Ma il dubbio che mi viene è che le due cose siano fra loro collegate. Una pressione sui ragazzi come quella esercitata dal registro elettronico, che non solo inchioda ma fa da delatore istantaneo, non può che fare uscire di testa i ragazzi. Ecco che il voto diventa il responsabile di tutti i mali e l’esame, con la sua somma matematica di crediti + scritti + orale diventa il simbolo di questo sistema. In molti abbiamo lamentato a suo tempo la scarsa elasticità di questo sistema di punteggi.
E poi: se gli stessi adolescenti cominciano a chiedere ambienti sicuri cioè privi di connessioni, per non essere sempre sotto il giudizio dei coetanei, come mai è la scuola stessa a costringerli a passare da una piattaforma anonima e impersonale?
Se si vuole tornare a una scuola al servizio dei ragazzi, non è un particolare irrilevante quello del modo in cui le valutazioni vengono assegnate, motivate, comunicate. La scuola, le relazioni, si reggono a volte più su questi dettagli che sulle riforme complessive.

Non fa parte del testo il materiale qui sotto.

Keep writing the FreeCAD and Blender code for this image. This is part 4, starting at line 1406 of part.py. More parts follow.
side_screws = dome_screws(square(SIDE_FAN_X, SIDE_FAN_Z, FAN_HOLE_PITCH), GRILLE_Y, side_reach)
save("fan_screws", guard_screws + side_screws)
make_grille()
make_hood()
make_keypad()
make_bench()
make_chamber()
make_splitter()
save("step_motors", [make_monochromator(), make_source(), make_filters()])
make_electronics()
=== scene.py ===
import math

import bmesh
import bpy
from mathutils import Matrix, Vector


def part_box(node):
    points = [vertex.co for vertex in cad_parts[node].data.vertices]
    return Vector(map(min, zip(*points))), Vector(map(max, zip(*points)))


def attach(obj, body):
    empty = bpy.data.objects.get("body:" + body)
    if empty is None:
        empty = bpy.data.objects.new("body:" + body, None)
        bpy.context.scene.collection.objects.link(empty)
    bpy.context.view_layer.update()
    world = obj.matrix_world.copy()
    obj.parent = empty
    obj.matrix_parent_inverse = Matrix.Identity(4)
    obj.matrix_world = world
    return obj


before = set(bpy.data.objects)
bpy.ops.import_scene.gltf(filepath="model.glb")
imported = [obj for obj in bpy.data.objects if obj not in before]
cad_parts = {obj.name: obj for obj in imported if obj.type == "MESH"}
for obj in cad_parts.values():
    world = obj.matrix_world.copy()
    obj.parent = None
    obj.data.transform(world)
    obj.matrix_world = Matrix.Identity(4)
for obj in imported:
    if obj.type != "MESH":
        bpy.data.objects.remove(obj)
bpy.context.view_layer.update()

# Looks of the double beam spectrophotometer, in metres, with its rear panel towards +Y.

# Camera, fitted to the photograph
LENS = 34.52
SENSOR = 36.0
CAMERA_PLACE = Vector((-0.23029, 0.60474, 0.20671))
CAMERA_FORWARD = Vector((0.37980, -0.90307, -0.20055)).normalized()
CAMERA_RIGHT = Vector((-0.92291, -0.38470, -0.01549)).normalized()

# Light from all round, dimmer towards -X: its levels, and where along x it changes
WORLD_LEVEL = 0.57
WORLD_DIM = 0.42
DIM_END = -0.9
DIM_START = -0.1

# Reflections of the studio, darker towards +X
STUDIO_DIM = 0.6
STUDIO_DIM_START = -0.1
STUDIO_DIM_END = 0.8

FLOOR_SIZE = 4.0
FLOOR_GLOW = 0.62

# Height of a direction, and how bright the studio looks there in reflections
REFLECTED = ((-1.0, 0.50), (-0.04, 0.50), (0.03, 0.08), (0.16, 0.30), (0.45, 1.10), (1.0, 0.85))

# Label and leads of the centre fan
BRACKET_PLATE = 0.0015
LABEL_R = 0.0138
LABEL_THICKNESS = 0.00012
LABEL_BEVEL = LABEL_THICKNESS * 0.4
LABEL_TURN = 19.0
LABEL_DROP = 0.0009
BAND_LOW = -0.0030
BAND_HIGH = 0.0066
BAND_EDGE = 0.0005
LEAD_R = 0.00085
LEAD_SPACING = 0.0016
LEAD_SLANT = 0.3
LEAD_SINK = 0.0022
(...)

Segnalo solo l’effetto forse non previsto della riforma Gelmini per cui gli orari di cattedra dei professori (un dettaglio?) devono formare le 18 ore a costo di spezzoni di vario genere; per la cattedra di lettere fu uno sconquasso pedagogico, e mai fu presa in considerazione l’idea di poter avere un orario di cattedra variabile concordato scuola-lavoratore.

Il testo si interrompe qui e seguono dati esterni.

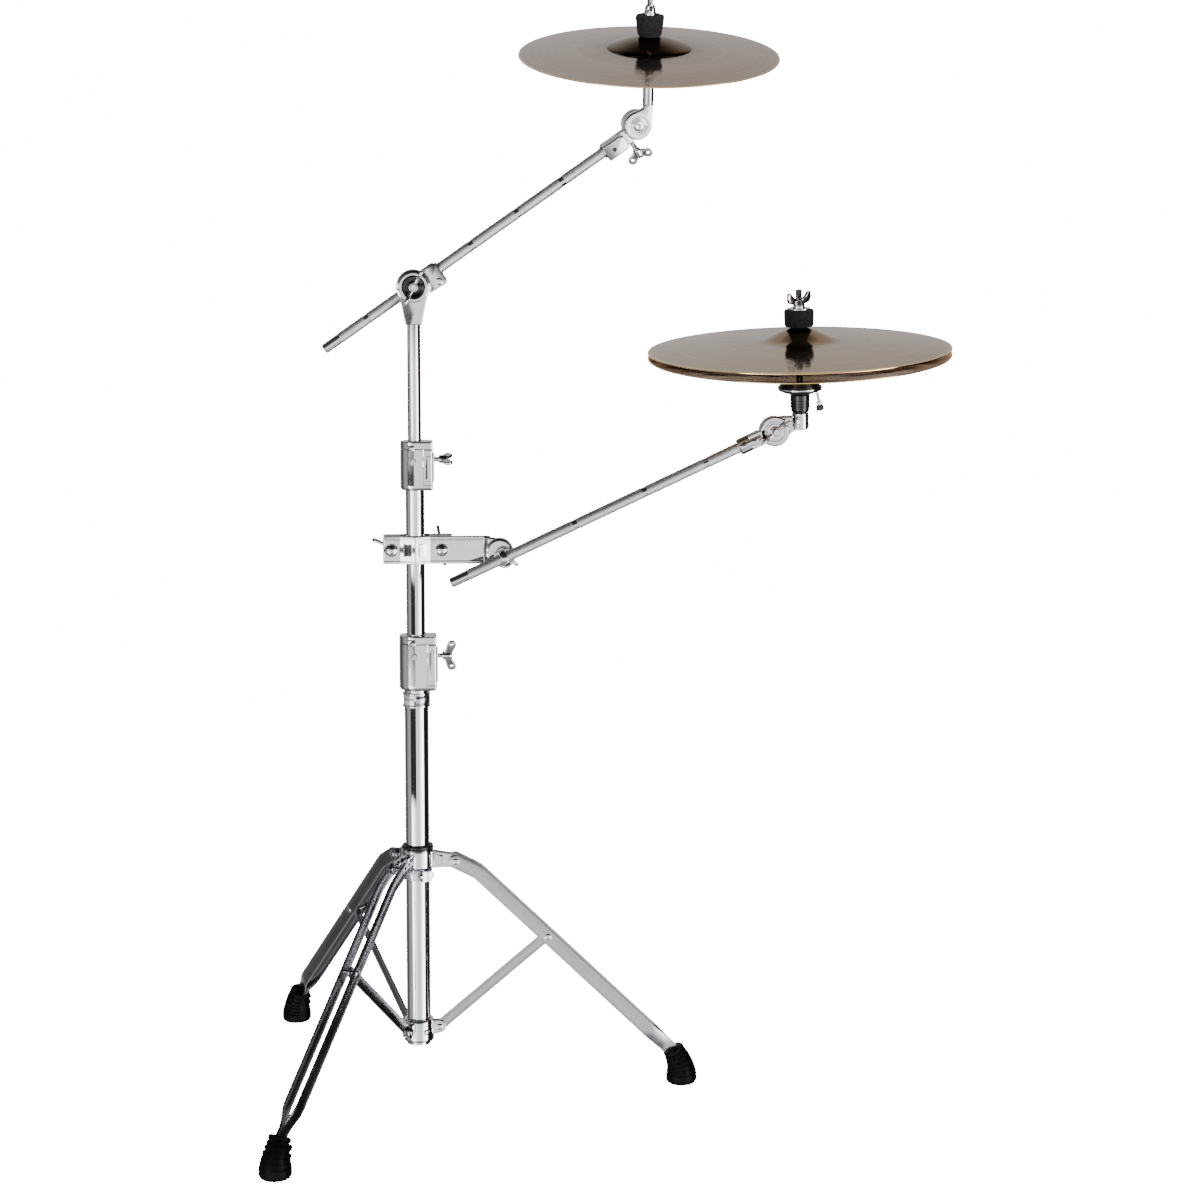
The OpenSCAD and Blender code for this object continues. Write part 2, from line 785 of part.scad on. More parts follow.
// Black sleeve and cup, with a bright ring round it and a soft top that the bottom cymbal rests on
module hat_seat() {
    color([0.08, 0.08, 0.08]) at_stack() difference() {
        union() {
            translate([0, 0, 21.4]) cylinder(d1 = 21, d2 = 23, h = 19.6);
            translate([0, 0, 41]) cylinder(d1 = 24, d2 = 50, h = 6);
            translate([0, 0, 47]) cylinder(d = 52, h = 5);
            translate([0, 0, 52]) cylinder(d1 = 49, d2 = 40, h = 9);
        }
        translate([0, 0, 20]) cylinder(d = 12 + 2 * fit, h = 50);
    }
}

module hat_seat_screw() {
    color([0.1, 0.1, 0.1]) at_stack() translate([20.5, 0, 43]) rotate([0, 170, 0]) {
        cylinder(d = 4, h = 18);
        translate([0, 0, 11]) cylinder(d = 7.6, h = 3);
        translate([0, 0, 15]) cylinder(d = 9, h = 7);
    }
}

// The bottom cymbal leans a little further forward, so the pair opens at the front
module bottom_hat() {
    color("darkkhaki") at_stack() translate([0, 0, hat_rim_z - 5.2]) rotate([hat_gape, 0, 0])
        mirror([0, 0, 1]) cymbal(hat_d, 11, 50, 15, 1.3, 15);
}

module top_hat() {
    color("darkkhaki") at_stack() translate([0, 0, hat_rim_z]) cymbal(hat_d, 11, 50, 15, 1.3, 14);
}

// Threaded stem through both cymbals
module hat_stem() {
    color("silver") at_stack() translate([0, 0, 54.4]) cylinder(d = stud_d, h = 111);
}

module hat_felt() {
    color([0.1, 0.1, 0.1]) at_stack() translate([0, 0, 122.2]) felt_ring(34, 35.6, 20, stud_d + 0.6);
}

module hat_nut() {
    color("silver") at_stack() translate([0, 0, 142.6]) rotate([0, 0, 35])
        wing_nut(15, 10, stud_d + 2 * fit, 38, 20, 4);
}

lower_tube();
base_bracket();
stop_ring();
badge_band();
lower_clamp();
lower_clamp_screws();
lower_jaw();
lower_wing_screw();
lower_bush();
collar();
collar_bush();
leg(1);  // leg_1
leg(2);  // leg_2
leg(3);  // leg_3
foot(1);  // foot_1
foot(2);  // foot_2
foot(3);  // foot_3
brace(1);  // brace_1
brace(2);  // brace_2
brace(3);  // brace_3
middle_tube();
upper_clamp();
upper_clamp_screws();
upper_jaw();
upper_wing_screw();
upper_bush();
upper_tube();
tilter_post();
tilter_bolt();
tilter_drum();
rod_clamp_bolt();
tilter_wing_nut();
boom_rod();
boom_socket();
boom_head();
boom_wing_screw();
boom_sleeve();
boom_lower_felt();
boom_cymbal();
boom_upper_felt();
boom_wing_nut();
clamp_arm();
clamp_plate();
clamp_bolts();
clamp_nut_1();
clamp_nut_2();
rod_saddle();
eye_bolt();
eye_nut();
hat_rod();
hat_socket();
hat_head();
hat_wing_nut();
hat_seat();
hat_seat_screw();
bottom_hat();
top_hat();
hat_stem();
hat_felt();
hat_nut();
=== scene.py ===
"""Looks of a double-braced boom stand that carries a boom cymbal and a closed pair of hi-hat cymbals.

The shapes are drawn in millimetres, each in the local frame of the joint that it belongs to, and
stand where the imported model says.
"""
import bpy
import bmesh
import json
import math
from mathutils import Matrix, Vector, noise


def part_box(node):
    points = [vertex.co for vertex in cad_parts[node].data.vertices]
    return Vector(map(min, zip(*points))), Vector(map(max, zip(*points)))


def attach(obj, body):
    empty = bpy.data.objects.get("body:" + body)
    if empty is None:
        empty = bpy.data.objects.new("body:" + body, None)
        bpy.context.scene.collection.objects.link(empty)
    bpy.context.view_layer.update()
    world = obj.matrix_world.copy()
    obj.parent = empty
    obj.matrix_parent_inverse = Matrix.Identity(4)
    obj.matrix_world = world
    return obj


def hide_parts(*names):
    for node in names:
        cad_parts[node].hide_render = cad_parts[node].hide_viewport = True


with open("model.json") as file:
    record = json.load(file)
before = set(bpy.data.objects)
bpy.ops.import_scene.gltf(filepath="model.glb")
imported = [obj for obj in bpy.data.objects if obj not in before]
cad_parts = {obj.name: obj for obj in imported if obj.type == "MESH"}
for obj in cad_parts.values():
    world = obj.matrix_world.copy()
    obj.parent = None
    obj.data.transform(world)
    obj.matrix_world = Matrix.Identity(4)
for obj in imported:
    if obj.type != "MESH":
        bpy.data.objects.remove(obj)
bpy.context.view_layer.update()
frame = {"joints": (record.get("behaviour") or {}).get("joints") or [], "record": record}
MM = 0.001
JOINTS = {j["name"]: j for j in frame["joints"]}
BODY_OF = {n: b for b, ns in frame["record"]["behaviour"]["bodies"].items() for n in ns}


# ---------- places ----------

def joint_place(name):
    return Vector(JOINTS[name]["pos_m"])


def joint_axis(name):
    return Vector(JOINTS[name]["axis"]).normalized()


def at_joint(name):
    return Matrix.Translation(joint_place(name))


def frame_of(origin, x, y):
    """A frame at origin, in metres, with these two axes."""
    x = x.normalized()
    y = (y - x * y.dot(x)).normalized()
    m = Matrix((x, y, x.cross(y))).transposed().to_4x4()
    m.translation = origin
    return m


def shift(x=0.0, y=0.0, z=0.0):
    return Matrix.Translation((x, y, z))


def turn(axis, degrees):
    return Matrix.Rotation(math.radians(degrees), 4, axis)


def local(place, x=0.0, y=0.0, z=0.0):
    """A frame moved by millimetres along its own axes."""
    return place @ shift(x * MM, y * MM, z * MM)


UP_Y = turn("X", -90)       # turns local Z to +Y
UP_X = turn("Y", 90)        # turns local Z to +X
DOWN_Y = turn("X", 90)      # turns local Z to -Y, and a drawing in x-y into one in x-z
Y_AXIS = Vector((0, 1, 0))
WORLD = Matrix()
ROD_BORE = 6.45             # radius of the holes that the knurled rods run in
BOLT_R = 4.0                # radius of the big threads
BOOM_R = 152.4              # radius of the boom cymbal
HAT_R = 177.8               # radius of the hi-hat cymbals
BELL_R = 50.0               # radius of every cymbal's bell
AT_BOOM = frame_of(joint_place("boom_tilt"), joint_axis("boom_slide"), Y_AXIS)
AT_SOCKET = frame_of(joint_place("boom_tilt"), joint_axis("boom_roll"), joint_axis("cymbal_tilt"))
HEAD_X = joint_axis("cymbal_tilt").cross(joint_axis("boom_cymbal_spin"))
AT_HEAD = frame_of(joint_place("cymbal_tilt"), HEAD_X, joint_axis("cymbal_tilt")) @ turn("Y", 2)
AT_POST = local(AT_HEAD, 13, -2) @ turn("Y", -2)
AT_HAT_ROD = frame_of(joint_place("hat_arm_swing"), joint_axis("hat_rod_slide"), Y_AXIS)
AT_HAT_TILTER = at_joint("hat_tilt")
STACK_X = joint_axis("bottom_cymbal_tilt").cross(joint_axis("top_cymbal_spin"))
HAT_RIM = 94.5              # the top hi-hat cymbal's rim plane, up the stack
AT_STACK = local(frame_of(joint_place("top_cymbal_spin"), STACK_X, joint_axis("bottom_cymbal_tilt")),
    z=-HAT_RIM)
AT_BOTTOM_HAT = local(AT_STACK, z=HAT_RIM - 5.2) @ turn("X", 1.3) @ Matrix.Diagonal((1, -1, -1, 1))
SEAT = 95.0                 # the boom cymbal's seat, up its post
TILT_Z = joint_place("boom_tilt").z / MM
LEG_TOP = Vector((joint_place("collar_pivot").x, joint_place("collar_pivot").z)) / MM
RIVET = Vector((joint_place("leg_1_pivot").x, joint_place("leg_1_pivot").z)) / MM
BASE_PIVOT = Vector((joint_place("leg_fold").x, joint_place("leg_fold").z)) / MM


def at_leg(k):
    return turn("Z", 120 * (k - 1))


# ---------- outlines ----------

def fillet(points, closed=True, steps=5):
    """Rounds the corners of an outline. A point's third number is its radius."""
    out = []
    count = len(points)
    for i, p in enumerate(points):
        here = Vector(p[:2])
        if len(p) < 3 or p[2] <= 0 or (not closed and i in (0, count - 1)):
            out.append((here.x, here.y))
            continue
        back = Vector(points[i - 1][:2]) - here
        ahead = Vector(points[(i + 1) % count][:2]) - here
        half = back.angle(ahead) / 2
        if half > math.radians(89):
            out.append((here.x, here.y))
            continue
        reach = min(p[2] / math.tan(half), back.length * 0.49, ahead.length * 0.49)
        radius = reach * math.tan(half)
        centre = here + (back.normalized() + ahead.normalized()).normalized() * radius / math.sin(half)
        first = here + back.normalized() * reach - centre
        last = here + ahead.normalized() * reach - centre
        start = math.atan2(first.y, first.x)
        sweep_angle = (math.atan2(last.y, last.x) - start + math.pi) % (2 * math.pi) - math.pi
        for k in range(steps + 1):
            a = start + sweep_angle * k / steps
            out.append((centre.x + radius * math.cos(a), centre.y + radius * math.sin(a)))
    return out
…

I ragazzi hanno ragione a sentirsi ingabbiati dal registro elettronico, e forse accetterebbero una valutazione descrittiva, come dovrebbe essere, da parte di qualcuno che li guida, che segnala i passi percorsi e indica i passi da percorrere per arrivare al livello richiesto. I ragazzi chiedono una scuola in cui l’insegnamento sia personalizzato, cioè al servizio della persona nella sua concretezza, come la prossima Convention dell’associazione Diesse (Rimini, 25-26 ottobre 2025) mette a tema: “La sfida della personalizzazione. Una questione di metodo”.
La sfida è trovare le strade per cui un ragazzo si senta accompagnato e valorizzato anche nel passaggio stretto della valutazione. I ragazzi vogliono crescere, non essere catalogati.